Daignez, Messieurs, vous mettre un instant à ma place et considérer combien est amère la position où se trouvent dans cette Assemblée les membres du clergé ; placés entre leurs commettants et vous, entre leurs devoirs les plus sacrés et le désir de ne pas vous déplaire, quelle conduite peuvent-ils tenir qui ne leur attire ou votre animadversion ou celle de leurs concitoyens? S'ils font des réclamations, vous leur en saurez mauvais gré; s'ils n'en font pas, leurs commettants les regarderont comme des prévaricateurs et des traîtres. Ah! laissez, laissez à des hommes honnêtes, aussi zélés que vous pour la prospérité publique et le salut de la patrie, plus particulièrement voués à la défense de la religion, du culte religieux, du patrimoine des pauvres et de tout ce qui appartient à des intérêts aussi grands,

aussi chers; laissez-leur au moins la pénible satisfaction d'échapper aux trop justes reproches que leur feraient les hommes qui les ont envoyés parmi vous; et surtout à ceux qui ne cesseraient de leur faire voir les deux juges les plus redoutables la religion et la conscience.
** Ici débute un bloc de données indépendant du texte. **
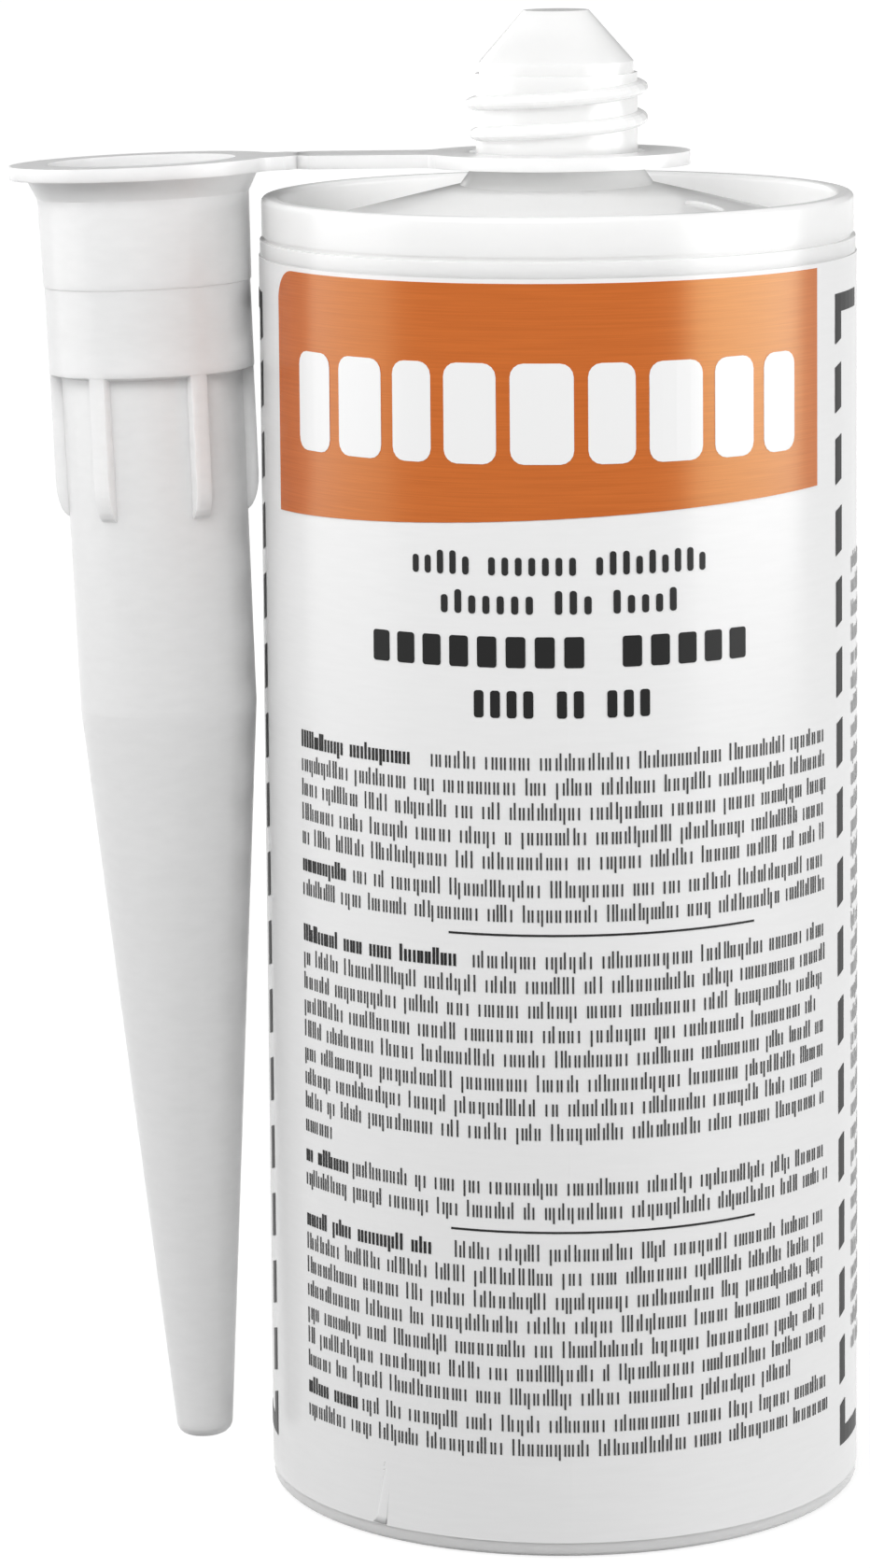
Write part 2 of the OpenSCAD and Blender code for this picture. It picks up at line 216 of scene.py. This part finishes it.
class Print:
    """Thin plates of ink on the label, gathered into one mesh."""

    def __init__(self, lift=PRINT_LIFT):
        self.verts = []
        self.faces = []
        self.low = lift
        self.high = lift + PRINT_THICKNESS

    def plate(self, corners):
        """One plate over a four-sided patch: corners as (azimuth, z), anticlockwise from the lower left."""
        (a0, z0), (a1, z1), (a2, z2), (a3, z3) = corners
        steps = max(1, math.ceil(abs(a1 - a0) / MAX_STEP))
        base = len(self.verts)
        for i in range(steps + 1):
            t = i / steps
            bottom = (a0 + (a1 - a0) * t, z0 + (z1 - z0) * t)
            top = (a3 + (a2 - a3) * t, z3 + (z2 - z3) * t)
            self.verts.append(on_label(*bottom, self.low))
            self.verts.append(on_label(*bottom, self.high))
            self.verts.append(on_label(*top, self.high))
            self.verts.append(on_label(*top, self.low))
        for i in range(steps):
            p = base + 4 * i
            q = p + 4
            for k in range(4):
                n = (k + 1) % 4
                self.faces.append((p + k, q + k, q + n, p + n))
        end = base + 4 * steps
        self.faces.append((base, base + 1, base + 2, base + 3))
        self.faces.append((end + 3, end + 2, end + 1, end))

    def bar(self, a0, a1, z0, z1):
        self.plate([(a0, z0), (a1, z0), (a1, z1), (a0, z1)])

    def rounded_bar(self, a0, a1, z0, z1, radius):
        """A bar with rounded corners, as upright slices."""
        across = turn(radius * MM, LABEL_BASE_R)
        quarter = [math.pi / 2 * i / CORNER_STEPS for i in range(CORNER_STEPS + 1)]
        ends = [(1 - math.cos(angle), 1 - math.sin(angle)) for angle in quarter]
        cuts = [(a0 + across * x, radius * y) for x, y in ends]
        cuts += [(a1 - across * x, radius * y) for x, y in reversed(ends)]
        for (left, down), (right, next_down) in zip(cuts, cuts[1:]):
            lower = [(left, z0 + down), (right, z0 + next_down)]
            upper = [(right, z1 - next_down), (left, z1 - down)]
            self.plate(lower + upper)

    def make(self, name, mat):
        mesh_object(name, self.verts, self.faces, mat)


# Large words are rows of blocks
BLOCK_ROUND = 0.25
HEADING_HEIGHTS = (1.9, 1.45, 1.45)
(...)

EXTRAIT DES REGISTRES DES CONCLUSIONS DU CHAPITRE DE L'ÉGLISE DE PARIS (1),

Du lundi 12 avril 1790.

Il a été exposé, par un de Messieurs, que le clergé de France n'était pas seulement menacé d'être dépouillé de ses possessions et de l'administration de ses biens, mais qu'il y avait encore tout lieu d'appréhender que la religion catholique, apostolique et romaine ne fût pas maintenue dans le culte public et solennel qui lui appartient exclusivement à tout autre; que déjà il avait été décrété par l'Assemblée nationale, comme article constitutionnel, que la loi ne reconnaîtra plus de vœux monastiques solennels de personne de l'un ni de l'autre sexe; que cependant les vœux solennels de religion, autorisés par l'église universelle, sont reconnus et admis dans tous les Etats catholiques; qu'on en était maintenant à proposer de supprimer tous les titres de bénéfices autres que les archevêchés, évêchés et cures, et de salarier tous les ministres du service divin; que toutes ces destructions entraînent nécessairement la subversion, la ruine et l'anéantissement de la religion constamment professée et défendue par nos pères, malgré les révolutions des temps; que, dans les conjonctures désastreuses où nous nous trouvons, il n'était plus permis à l'église de Paris, dénommée par nos rois la première du royaume, de se renfermer dans le silence qu'elle a jusqu'à présent gardé; que ce serait de sa part manquer à l'obligation de veiller au maintien de la religion qu'elle professe comme la seule vraie, et à la conservation des droits qui lui appartiennent essentiellement; que d'ailleurs, nombre d'églises du royaume ont adressé, sans y être provoquées, pouvoirs et procurations au chapitre de Paris pour défendre en leur nom les intérêts de la religion, contre les atteintes qui leur seraient portées; que ne pas réclamer en faveur de ces corps inhérents à la constitution de l'Église et de l'État, ce serait, dans la crise actuelle, une lâche prévarication; que ces objets lui parraissaient d'une assez grande importance pour être pris en considération; qu'en conséquence il priait la compagnie d'en délibérer. Sur quoi, Messieurs, après en avoir délibéré, ont unanimement arrêté de charger M. Chevreuil, chancelier et chanoine de l'église de Paris, et M. de Bonneval, aussi chanoine de ladite église, tous deux députés du clergé de la ville de Paris à l'Assemblée nationale, d'exprimer de la manière la plus pressante à l'Assemblée nationale, tant au nom de l'église de Paris, qu'en celui des diverses églises (2), qui l'ont

(1) Nota. En rendant mon opinion publique, j'ai pensé qu'il était de mon devoir d'y joindre les délibérations du chapitre de l'église de Paris, des 12 et 14 avril, qui justifient la mission qu'il m'a donnée.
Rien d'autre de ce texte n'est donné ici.